This partial post was written by my friend, Nicole A Webb. Her selfless love hosting a child with cancer, on a medical mission from Africa, will inspire you to give your best as well, even when it’s broken.
I stared at the form in front of me searching for a box labeled “imposter”. I was not her “parent” or her “legal guardian”. I felt I had no right to sign for her medical care, though there was a single piece of paper on file stating otherwise. I made a hasty x in the “other” box, then walked away avoiding eye contact with the receptionist. With each step to the waiting area, my weight doubled under the knowledge that I just gave permission for a child who is not my own to be poisoned.
Ma had been with our family just two weeks before her first chemotherapy treatment. She came to the States from Cote d’Ivoire, Africa, through a medical missions organization. Doctors in Africa originally thought she had glaucoma, and that she would return to her family after surgery and a 2-month stay. Doctors here determined she instead had retinoblastoma, a rare form of eye cancer. One eye couldn’t be saved. A lengthy treatment plan was put into motion to save her life, then to save her eyesight.
“Ma Sylla,” the nasally voice of the in-take nurse roamed across the waiting room and scratched my ears like sandpaper.
“It’s Ma, like the month of May,” I said, attempting politeness.
“I’ll make a note of that on her chart,” the nurse mumbled. They never said it wrong again.

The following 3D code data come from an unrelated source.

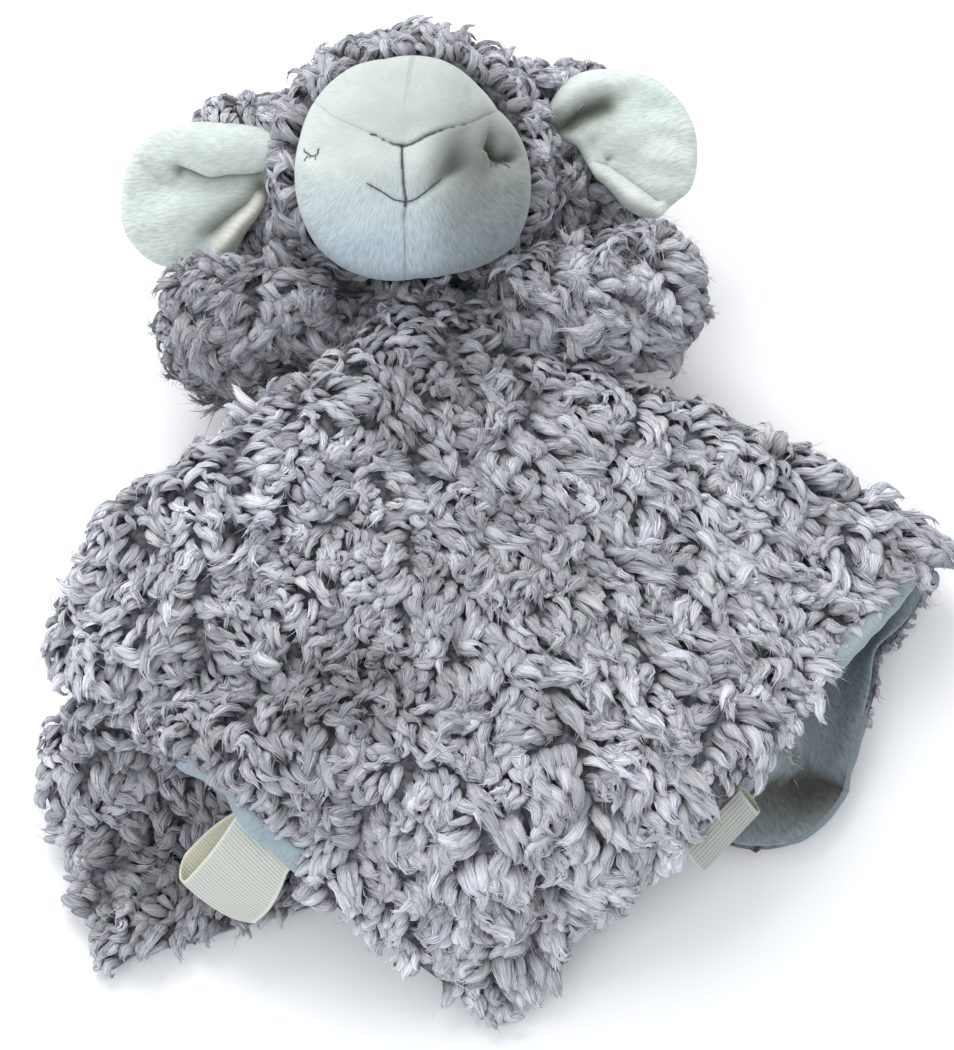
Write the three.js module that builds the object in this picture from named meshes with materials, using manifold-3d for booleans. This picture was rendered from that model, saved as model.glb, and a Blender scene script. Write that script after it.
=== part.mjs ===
// Sheep comfort blanket: a soft square blanket of curly fleece with a velour
// backing, gathered at its middle onto a stuffed sheep head with two ears and
// two stuffed arms. The toy lies on its back with the blanket folded in front
// of it. Millimetres, +Z up, +Y towards the head.

import * as THREE from 'three';
import { mergeVertices } from 'three/addons/utils/BufferGeometryUtils.js';
import Module from 'manifold-3d';

// ---------------------------------------------------------------- dimensions
const ORIGIN = new THREE.Vector3(7.33, 3.778, 0);   // bottom centre of the whole toy, in drape coordinates

const BLANKET_SIDE = 345;      // cut size of the square blanket
const BLANKET_CELLS = 29;      // drape grid, cells along each hem
const FLEECE_INNER = 0.15;     // fleece layer, distances from the middle surface
const FLEECE_OUTER = 2.75;
const BACKING_INNER = 0.15;    // velour backing, the other side of the middle surface
const BACKING_OUTER = 1.15;
const PILE_PRESSED = 8.2;      // fleece facing down below this height rests on its pressed pile
const BACKING_RESTS = 3.2;     // backing facing down below this height rests on the ground

const HEAD = new THREE.Vector3(-21.5, 119, 48.6);          // centre of the head ball
const FACE_AXIS = new THREE.Vector3(0.0330, -0.5888, 0.8076).normalize();
const HEAD_R = 44;             // outside of the fleece head cover
const HEAD_COVER_T = 2.8;
const HEAD_FLATTEN = 0.95;     // the head is a little shorter than it is wide
const RIM_H = 24;              // height of the face seam along the face axis
const FACE_R = 37;             // radius of the velour face at its seam
const FACE_DOME_H = 33;        // how far the muzzle stands out
const FACE_POWER = 2.4;        // roundness of the muzzle, 2 is an ellipse
const FACE_T = 1.6;
const SEAM_GAP = 0.3;

const NECK_CENTRE = new THREE.Vector3(-18, 70.05, 32);
const NECK_RX = 17;
const NECK_RZ = 9.5;

const ARM_T = 2.4;
const ARMS = {
  left: { root: new THREE.Vector3(-46, 68, 44), end: new THREE.Vector3(-83, 60, 44), r0: 12, r1: 19.5 },
  right: { root: new THREE.Vector3(8, 66, 46), end: new THREE.Vector3(54, 71, 45), r0: 12, r1: 19.5 },
};

const EAR_LENGTH = 50;
const EARS = {
  left: { side: -1, u0: 45.6, v0: -6.5, dv: -0.05, h0: 4, dh: 0.13 },
  right: { side: 1, u0: 45.6, v0: 8, dv: -0.03, h0: 2, dh: 0.14 },
};

const RIBBON_T = 0.8;
const RIBBONS = {
  left: { root: new THREE.Vector3(-62.4, -109.6, 37.0), tip: new THREE.Vector3(-78.7, -123.7, 17.2), hem: new THREE.Vector3(-0.704, 0.673, 0.227), width: 22, spread: 3.6 },
  right: { root: new THREE.Vector3(69.9, -101.4, 35.5), tip: new THREE.Vector3(75.4, -104.8, 28.6), hem: new THREE.Vector3(0.697, 0.685, 0.212), width: 23, spread: 3.0 },
};

// ---------------------------------------------------------------- materials
const cloth = (hex, roughness = 0.95) => new THREE.MeshStandardMaterial({ color: hex, roughness, metalness: 0 });
const GREY_FLEECE = 0x9a9ca2;
const PALE_VELOUR = 0xd6dedc;
const COOL_VELOUR = 0x9fa8ac;
const THREAD = 0x6d7680;
const RIBBON = 0xb2b4af;
const FIBRE = 0xf2f2ef;

// ---------------------------------------------------------------- helpers
const wasm = await Module();
wasm.setup();

function toSolid(geometry) {
  const bare = geometry.clone();
  bare.deleteAttribute('normal');
  bare.deleteAttribute('uv');
  const merged = mergeVertices(bare, 1e-4);
  return new wasm.Manifold(new wasm.Mesh({
    numProp: 3,
    vertProperties: new Float32Array(merged.attributes.position.array),
    triVerts: new Uint32Array(merged.index.array),
  }));
}

function toGeometry(solid) {
  const mesh = solid.getMesh();
  const geometry = new THREE.BufferGeometry();
  const positions = new Float32Array(mesh.vertProperties.length / mesh.numProp * 3);
  for (let i = 0, k = 0; i < mesh.vertProperties.length; i += mesh.numProp, k += 3) {
    positions[k] = mesh.vertProperties[i];
    positions[k + 1] = mesh.vertProperties[i + 1];
    positions[k + 2] = mesh.vertProperties[i + 2];
  }
  geometry.setAttribute('position', new THREE.BufferAttribute(positions, 3));
  geometry.setIndex(new THREE.BufferAttribute(new Uint32Array(mesh.triVerts), 1));
  geometry.computeVertexNormals();
  return geometry;
}

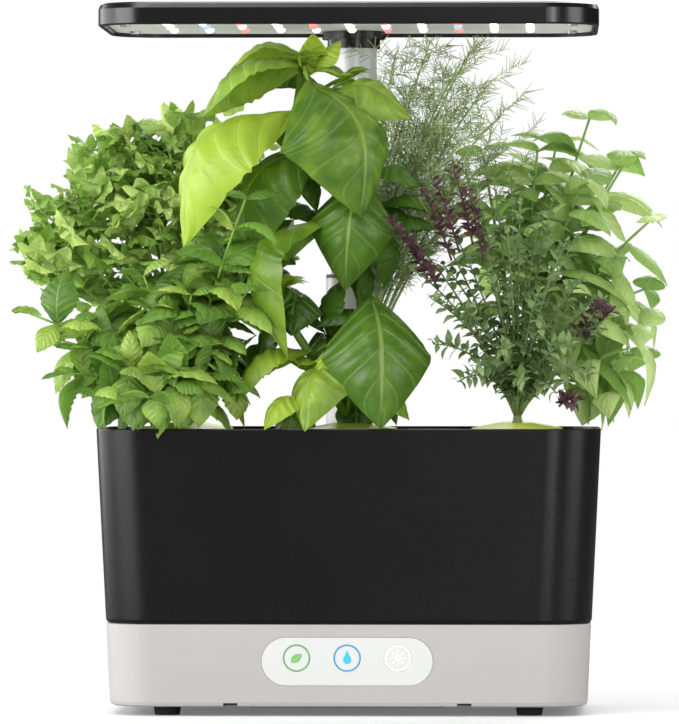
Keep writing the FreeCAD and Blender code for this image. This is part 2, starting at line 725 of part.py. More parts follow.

I felt an immediate pang of guilt for my abruptness. I don’t know how her name is actually pronounced, or what her family calls her. Ma, like the month of May, is just the name we imposed on her. She had only been on this earth a sickly single year, so she was unable to otherwise correct us.
After taking her weight, height, blood pressure and temperature, which terrified her, we made our way to an infusion chair. We were given a blanket and pillow and told to make ourselves comfortable. As if.
“Thank you,” I whispered.
Ma had buried her head into my chest during her vitals and only now, several minutes after the nurse had vacated our presence, did she dare to take a peek. She gazed up at me with her one remaining dark chocolate brown eye.